The hundreds of hopefuls who put their names forward in recent days will be vetted by the Guardian Council, controlled by Iran's supreme leader, Ayatollah Ali Khamenei. Michael Theodoulou reports
Rafsanjani enters Iran's presidential election at the last minute
Two of Iran's most high-profile contenders for president registered yesterday at the last minute to replace Mahmoud Ahmadinejad, who is constitutionally bound to step down after the June 14 vote.
Ayatollah Ali Akbar Rafsanjani, 78, a founding father of the Islamic republic and two-time president who advocates better relations with the West and the Arab world, registered just before the deadline. He is a bitter critic of the outgoing president and considered a master of realpolitik rather than an ideologue.
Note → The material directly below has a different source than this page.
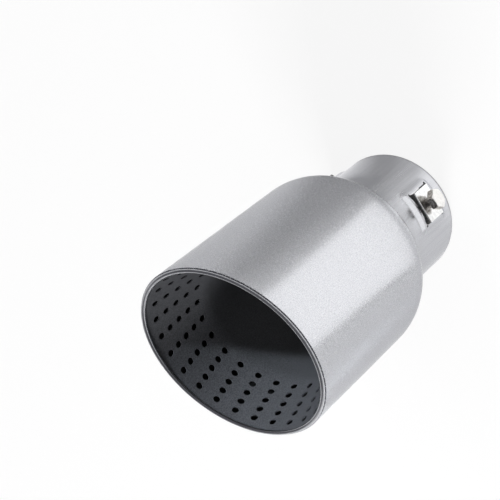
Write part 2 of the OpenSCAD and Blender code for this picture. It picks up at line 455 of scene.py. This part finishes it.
def pit(tree, shader, noise, depth, strength):
    """Gives the surface a bump of that depth, in metres, by a noise."""
    bump = tree.nodes.new("ShaderNodeBump")
    bump.inputs["Distance"].default_value = depth
    bump.inputs["Strength"].default_value = strength
    tree.links.new(noise, bump.inputs["Height"])
    tree.links.new(bump.outputs["Normal"], shader.inputs["Normal"])


satin, tree, shader = glossed_steel("satin_silver")
sparkle = grain(tree, 0.0006)
tint(tree, shader, sparkle, (0.47, 0.475, 0.50), (0.61, 0.615, 0.64))
dull(tree, shader, sparkle, 0.22, 0.3)
pit(tree, shader, sparkle, 0.00005, 0.3)

# The rolled lip is smoother than the body
smooth_lip, tree, shader = glossed_steel("smooth_lip")
sheen = grain(tree, 0.004)
tint(tree, shader, sheen, (0.50, 0.505, 0.53), (0.56, 0.565, 0.59))
dull(tree, shader, sheen, 0.16, 0.22)

# The neck was drawn through a die, which left fine streaks along it
drawn_neck, tree, shader = glossed_steel("drawn_neck")
place = tree.nodes.new("ShaderNodeTexCoord")
stretch = tree.nodes.new("ShaderNodeMapping")
stretch.inputs["Scale"].default_value = (420, 420, 14)
tree.links.new(place.outputs["Object"], stretch.inputs["Vector"])
streaks = tree.nodes.new("ShaderNodeTexNoise")
streaks.inputs["Scale"].default_value = 1
tree.links.new(stretch.outputs["Vector"], streaks.inputs["Vector"])
tint(tree, shader, streaks.outputs["Fac"], (0.51, 0.515, 0.54), (0.565, 0.57, 0.595))
dull(tree, shader, streaks.outputs["Fac"], 0.2, 0.28)

# Painted shade: the shell's inner face, in the unlit space between shell and liner, is near black
painted_shade_inside, tree, shader = start_material("painted_shade_inside")
shader.inputs["Roughness"].default_value = 0.8
tint(tree, shader, grain(tree, 0.003), (0.004, 0.004, 0.004), (0.012, 0.012, 0.012))

for finish in (satin, painted_shade_inside, smooth_lip, drawn_neck):
    shell.data.materials.append(finish)
cut_away(shell, windows, satin)
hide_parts("outer_shell")
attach(shell, "root")

# Perforated liner: a thin steel funnel, punched with rings of round holes and coated satin black,
# pushed in below the lip. Its throat tube stands on the fillet above the neck.
HALF_ANGLE = math.radians(17.5)
FUNNEL = math.tan(HALF_ANGLE)
LINER_T = 0.0006
LINER_SKIN, LINER_WALL = LINER_T / math.cos(HALF_ANGLE), LINER_T * 1.02
FUNNEL_TOP = BODY_R - SHEET - 0.0001
LINER_TOP, BEND_START, BEND_H, THROAT_END = 0.0025, 0.0365, 0.008, 0.1
TUBE_IN, TUBE_FOOT = BORE_R + 0.0002, 0.0616
HOLE_RINGS, MOST_HOLES, FIRST_RING, RING_STEP = 5, 27, 0.0085, 0.0064
FIRST_HOLE = -81.6
PUNCH_R, PUNCH_REACH = 0.00175, 0.0018


def funnel_r(depth):
    """Outer radius of the straight funnel at a depth below the plane of the mouth."""
    return FUNNEL_TOP - (depth - LINER_TOP) * FUNNEL


def circle(radius, count):
    """Points of a circle, for prism."""
    angles = np.arange(count) * math.tau / count
    return [(radius * math.cos(a), radius * math.sin(a)) for a in angles]


# The bore: the straight funnel, the bend at its foot, and the throat that narrows to the tube
turn_r = funnel_r(BEND_START)
throat_slope = turn_r - TUBE_IN - LINER_T - FUNNEL * BEND_H / 2
throat_slope /= THROAT_END - BEND_START - BEND_H / 2
bore = [(FUNNEL_TOP - LINER_SKIN, LINER_TOP)]
bore += [(funnel_r(d) - LINER_SKIN, d) for d in np.arange(0.004, 0.036, 0.0016)]
for share in np.linspace(0, 1, 13):
    r = turn_r - BEND_H * (FUNNEL * share - (FUNNEL - throat_slope) * share * share / 2)
    bore.append((r - LINER_SKIN + (LINER_SKIN - LINER_T) * share, BEND_START + BEND_H * share))
for depth in np.arange(0.05, THROAT_END, 0.01):
    bore.append((TUBE_IN + (THROAT_END - depth) * throat_slope, depth))
bore.append((TUBE_IN, THROAT_END))
rings = [slant_ring(r, d) for r, d in bore]
rings += [level_ring(TUBE_IN, TUBE_FOOT), level_ring(TUBE_IN + LINER_T, TUBE_FOOT)]
rings += [slant_ring(r + LINER_WALL, d) for r, d in bore[::-1]]
liner = ring_piece("liner", rings[::-1])

# Each hole is punched square to the wall, in rings that follow the slant of the mouth
punches = bmesh.new()
for ring in range(HOLE_RINGS):
    depth = FIRST_RING + RING_STEP * ring
    count = MOST_HOLES - ring
    for hole in range(count):
        a = math.radians(FIRST_HOLE + hole * 360 / count)
        x, y = math.cos(a), math.sin(a)
        r = funnel_r(depth) - LINER_SKIN / 2
        middle = Vector((r * x, r * y, MOUTH_H - depth + r * y * SLANT))
        along = Vector((-r * y, r * x, r * x * SLANT)).normalized()
        down = Vector((-FUNNEL * x, -FUNNEL * y, -1 - FUNNEL * y * SLANT))
        out = along.cross(down).normalized()
        across = out.cross(along)
        prism(circle(PUNCH_R, 28), (along, across, out, middle), -PUNCH_REACH, PUNCH_REACH, punches)

black, tree, shader = start_material("satin_black")
shader.inputs["Specular IOR Level"].default_value = 0.35
grit = grain(tree, 0.0006)
tint(tree, shader, grit, (0.03, 0.031, 0.034), (0.085, 0.087, 0.094))
dull(tree, shader, grit, 0.38, 0.55)
pit(tree, shader, grit, 0.0001, 0.35)
liner.data.materials.append(black)
cut_away(liner, punches, black)
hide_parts("perforated_liner")
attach(liner, "root")

# Clamp brackets: strips of zinc-plated steel folded to a hat, with a flat threaded plate, two walls
# and two curved feet that lie under the pad's edges. The walls, feet and ends carry painted shade.
PLATE_R, PLATE_T = 0.0375, 0.0018
HALF_PLATE, HALF_BRACKET = 0.008, 0.00885
FOOT_T, FOOT_END, FOOT_CUT = 0.0013, 0.012, 0.0003
BEND_R, FOOT_BEND, INNER_CUT = 0.0006, 0.0007, 0.0004
HOLE_R, DRILL_FROM, DRILL_TO = 0.00305, 0.0345, 0.04


def hat_ring(aside):
    """Section of the bracket at that distance aside from its middle: points (out, aside, up)."""
    foot_in = math.sqrt(BORE_R ** 2 - aside ** 2)
    foot_out = math.sqrt((BORE_R + FOOT_T) ** 2 - aside ** 2)
    half = [(foot_in, FOOT_END), (foot_out - FOOT_CUT, FOOT_END), (foot_out, FOOT_END - FOOT_CUT)]
    for a in np.radians((0, 30, 60, 90)):
        out = foot_out + FOOT_BEND * (1 - math.cos(a))
        half.append((out, HALF_PLATE + FOOT_BEND * (1 - math.sin(a))))
    for a in np.radians(np.arange(0, 91, 10)):
        out = PLATE_R - BEND_R * (1 - math.sin(a))
        half.append((out, HALF_PLATE - BEND_R * (1 - math.cos(a))))
    under, wall = PLATE_R - PLATE_T, HALF_PLATE - PLATE_T
    inner = [(foot_in, wall), (under - INNER_CUT, wall), (under, wall - INNER_CUT)]
    upper = half + [(out, -up) for out, up in half[::-1]]
    lower = [(out, -up) for out, up in inner] + inner[::-1]
    return np.array([(out, aside, CLAMP_Z + up) for out, up in upper + lower])


zinc, tree, shader = start_material("zinc_plate")
shader.inputs["Metallic"].default_value = 1
bloom = grain(tree, 0.002)
tint(tree, shader, bloom, (0.70, 0.70, 0.70), (0.84, 0.84, 0.835))
dull(tree, shader, bloom, 0.16, 0.26)
pit(tree, shader, grain(tree, 0.0004), 0.00003, 0.3)

# Painted shade: near-black steel for the bracket's walls, feet and ends
shaded_steel, tree, shader = start_material("painted_shade_steel")
shade_mottle = grain(tree, 0.0012)
tint(tree, shader, shade_mottle, (0.05, 0.05, 0.05), (0.14, 0.137, 0.134))
dull(tree, shader, shade_mottle, 0.3, 0.5)

asides = HALF_BRACKET * np.sin(np.linspace(-math.pi / 2, math.pi / 2, 25))
for number, middle in enumerate(CLAMP_TURNS, 1):
    bracket = ring_piece("bracket_%d" % number, [hat_ring(aside) for aside in asides], capped=True)
    bracket.data.materials.append(zinc)
    bracket.data.materials.append(shaded_steel)
    # The plate and its bends keep the zinc colour; the rest is painted dark as shade
    for face in bracket.data.polygons:
        top = max(bracket.data.vertices[v].co.x for v in face.vertices)
        low = top < PLATE_R - BEND_R + 0.0002
        face.material_index = 1 if low or abs(face.normal.y) > 0.9 else 0
    drill = bmesh.new()
    prism(circle(HOLE_R, 48), clamp_axes(0), DRILL_FROM, DRILL_TO, drill)
    cut_away(bracket, drill, zinc)
    bracket.data.transform(Matrix.Rotation(middle, 4, "Z"))
    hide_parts("clamp_bracket_%d" % number)
    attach(bracket, "root")

# Clamp bolts: hexagon-head screws with a rolled thread, whose tips press on the tailpipe. The tops
# of the heads are bright; sides and shanks are stained brown and darkened as painted shade.
THREAD_R, THREAD_DEPTH, PITCH = 0.003, 0.0006, 0.001
BOLT_TIP, HEAD_FOOT, HEAD_H = 0.0346, 0.0402, 0.004
HEAD_TOP = HEAD_FOOT + HEAD_H
TIP_FLAT_R, TIP_EDGE_R, TIP_CONE_R = 0.0018, 0.0021, 0.0022
THREAD_FROM, THREAD_TO = BOLT_TIP + 0.0001, HEAD_FOOT - 0.0004
SHANK_R, SHANK_TOP = 0.0029, HEAD_FOOT - 0.0003
FOOT_R, FOOT_EDGE = 0.0046, 0.0002
HALF_FLATS, FLAT_R, CHAMFER_SLOPE = 0.005, 0.00487, 0.55
HOLLOW = ((0.0035, 0.00015), (0.0015, 0.0002))
HEAD_TURN = 36
steps = np.arange(0, 360, 5)
bolt_turn = np.radians(HEAD_TURN + steps)
hexagon = HALF_FLATS / np.cos(np.radians(steps % 60 - 30))


def bolt_ring(radius, out):
    """Points round the bolt's axis; radius and out may be one number or one for each point."""
    every_out = np.broadcast_to(out, bolt_turn.shape)
    up = CLAMP_Z - radius * np.cos(bolt_turn)
    return np.stack([every_out, radius * np.sin(bolt_turn), up], 1)


steel, tree, shader = start_material("bolt_steel")
shader.inputs["Metallic"].default_value = 1
bloom = grain(tree, 0.0012)
tint(tree, shader, bloom, (0.72, 0.705, 0.685), (0.88, 0.87, 0.855))
dull(tree, shader, bloom, 0.3, 0.42)
pit(tree, shader, bloom, 0.00008, 0.5)

# Brown stain and painted shade in one, for the sides, neck and thread of each bolt
browned_and_shaded, tree, shader = start_material("brown_and_shaded_steel")
shader.inputs["Metallic"].default_value = 1
brown_shade_noise = grain(tree, 0.0011)
tint(tree, shader, brown_shade_noise, (0.08, 0.06, 0.05), (0.85, 0.82, 0.78))
dull(tree, shader, brown_shade_noise, 0.28, 0.45)

# From the tip outwards: the thread, the plain neck of the shank, and the head, whose top edges
# are turned to a chamfer and whose top is a little hollow
rings = [bolt_ring(TIP_FLAT_R, BOLT_TIP), bolt_ring(TIP_EDGE_R, BOLT_TIP)]
for out in np.arange(THREAD_FROM, THREAD_TO, PITCH / 8):
    phase = (out / PITCH - bolt_turn / math.tau) % 1
    thread = THREAD_R - THREAD_DEPTH * np.abs(2 * phase - 1)
    rings.append(bolt_ring(np.minimum(thread, TIP_CONE_R + out - BOLT_TIP), out))
rings.append(bolt_ring(SHANK_R, SHANK_TOP))
rings.append(bolt_ring(FOOT_R, HEAD_FOOT))
rings.append(bolt_ring(hexagon - FOOT_EDGE, HEAD_FOOT))
rings.append(bolt_ring(hexagon, HEAD_FOOT + FOOT_EDGE))
# The shank and the head's sides get the brown stain and painted shade
slots = [1] * len(rings)
edge = HEAD_TOP - (hexagon - FLAT_R) * CHAMFER_SLOPE
rings.append(bolt_ring(hexagon, edge))
rings.append(bolt_ring((hexagon + FLAT_R) / 2, (edge + HEAD_TOP) / 2))
rings.append(bolt_ring(FLAT_R, HEAD_TOP))
rings += [bolt_ring(radius, HEAD_TOP - depth) for radius, depth in HOLLOW]
slots += [0] * (len(rings) - len(slots))

for number, middle in enumerate(CLAMP_TURNS, 1):
    bolt = ring_piece("bolt_%d" % number, rings, slots, capped=True)
    bolt.data.materials.append(steel)
    bolt.data.materials.append(browned_and_shaded)
    bolt.data.set_sharp_from_angle(angle=math.radians(28))
    bolt.data.transform(Matrix.Rotation(middle, 4, "Z"))
    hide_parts("clamp_bolt_%d" % number)
    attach(bolt, "root")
Mr Ahmadinejad's most controversial ally, Esfandiar Rahim Mashaie, also registered at the 11th hour . He is vilified by Iran's ruling old guard for putting Iranian nationalism above Islam.
The hundreds of hopefuls who put their names forward in recent days - many of them long shots and a dozen women - will be vetted by the Guardian Council, a panel of six clerics and six jurists controlled by Iran's supreme leader, Ayatollah Ali Khamenei. Candidates are required to have a political and religious background and to believe in the principles of the Islamic republic.
Only a handful will make it on to the final ballot, to be announced on May 23, leaving just three weeks for campaigning before the vote.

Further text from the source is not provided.